Festive Friday: Medievalist Pet Names

I attended graduate school with an aspiring medievalist who dubbed her terrier Ecgtheow (nickname: The Edge). My first non-childhood pet was a beagle we adopted from a shelter. He'd been discovered dumpster diving behind a Howard Johnson's, and was christened Roscoe by his rescuers. Although we were tempted to name him after the location of the shelter (that would be Peabody), my spouse and I decided upon Duncan Roscoe Gromit.

Our current dog, a dachshund-beagle mix with the ponderous title Scooby Oolong Cohen, has
no medieval affiliations ... unless, say, Duke William of Normandy had an Uncle Scooby who has not yet surfaced in the archival records (if he does, we know that a friend named Shaggy will be discovered soon after. Both were probably incarcerated for shenanigans involving illicit substances like, um, hemlock or belladonna or something). My son has a spiny-tailed lizard named Spike, also not medieval, not even in a Mock Medieval way. Blue Tail is still deceased. The most recent addition to our menagerie: a tadpole on the brink of metamorphosis. Since s/he belongs to both children, they have been kerfuffling over what to call the little thing. At this point the small amphibian will likely be bear the enormous name of Feänor Santa Worm. Can you guess who is responsible for each segment?
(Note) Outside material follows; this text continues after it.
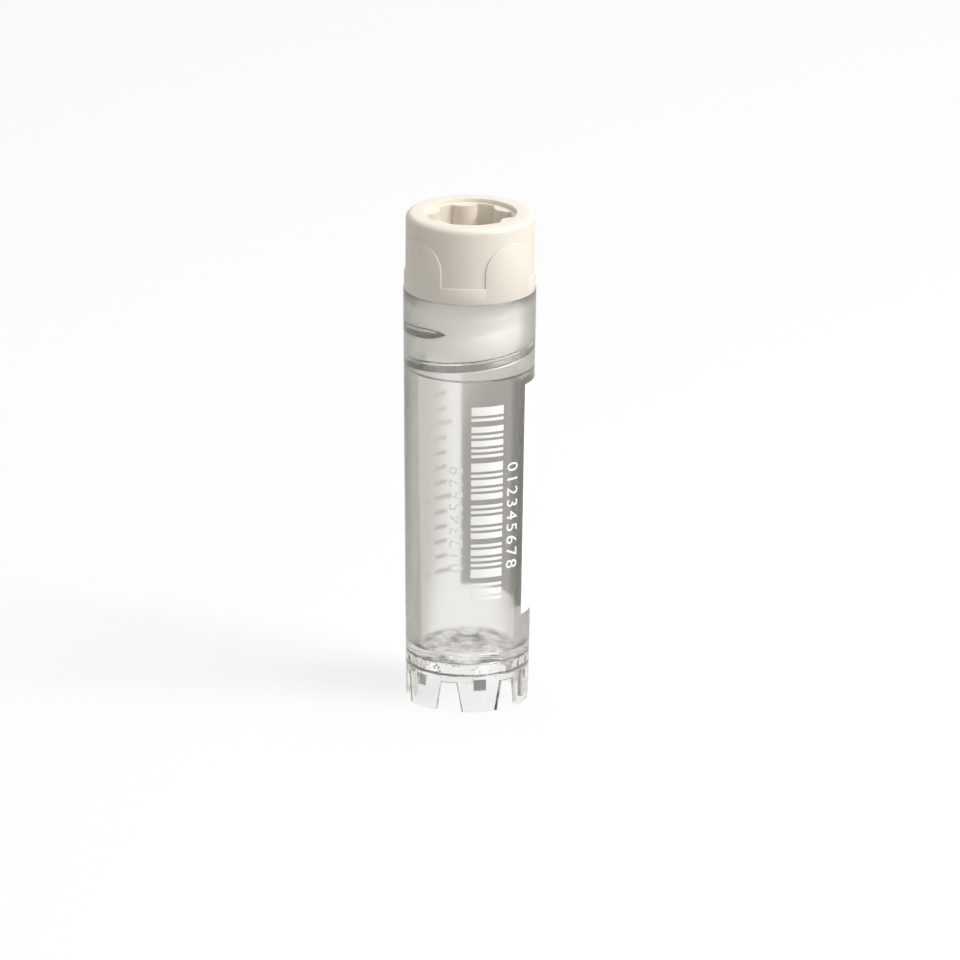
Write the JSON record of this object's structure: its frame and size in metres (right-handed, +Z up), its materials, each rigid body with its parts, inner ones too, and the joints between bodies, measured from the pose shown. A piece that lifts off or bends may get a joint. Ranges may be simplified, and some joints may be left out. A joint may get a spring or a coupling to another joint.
{
  "type": "cryogenic vial",
  "caption": "Clear screw-capped sample vial for deep-frozen storage, with an internal-thread cap, a driver socket on top and a lugged crown to stand on.",
  "frame": {"origin": "on the tube's axis, in the plane of the crown's feet", "axes": "+Z up along the tube's axis, towards the cap; -Y is the front, where the stack of bars is, just right of the middle; the writing patch is on +X"},
  "size_m": [0.0124, 0.0124, 0.0474],
  "materials": {
    "clear_plastic": "clear, slightly milky, glossy",
    "cap_plastic": "opaque ivory, satin",
    "seal_rubber": "pale, soft, satin",
    "white_ink": "opaque white print, matt"
  },
  "bodies": {
    "vial": {"tube": "clear_plastic", "writing_patch": "white_ink", "barcode_bars": "white_ink", "graduation_marks": "white_ink"},
    "seal": {"sealing_ring": "seal_rubber"},
    "cap": {"screw_cap": "cap_plastic"}
  },
  "joints": [
    {"name": "cap_lift", "type": "slide", "parent": "vial", "child": "seal", "axis": [0, 0, 1], "range_m": [0, 0.0064]},
    {"name": "cap_turn", "type": "hinge", "parent": "seal", "child": "cap", "pos_m": [0, 0, 0.0401], "axis": [0, 0, 1], "range_deg": [0, 720]}
  ],
  "couplings": [
    {"joint": "cap_turn", "follows": "cap_lift", "rad_per_m": 1963.5}
  ]
}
I hope Eileen won't mind if I reveal that she named her new dog Mr. Sparkles. What about you, readers? Have you given your animal companions medieval-leaning names?

(image credits: here and here)

16 comments:

jvhalbrooks said...

Not medieval, but I had a dog with a Jane-Austen inspired name: "Mr. Bingley," because he was "the most amiable gentleman of our acquaintance."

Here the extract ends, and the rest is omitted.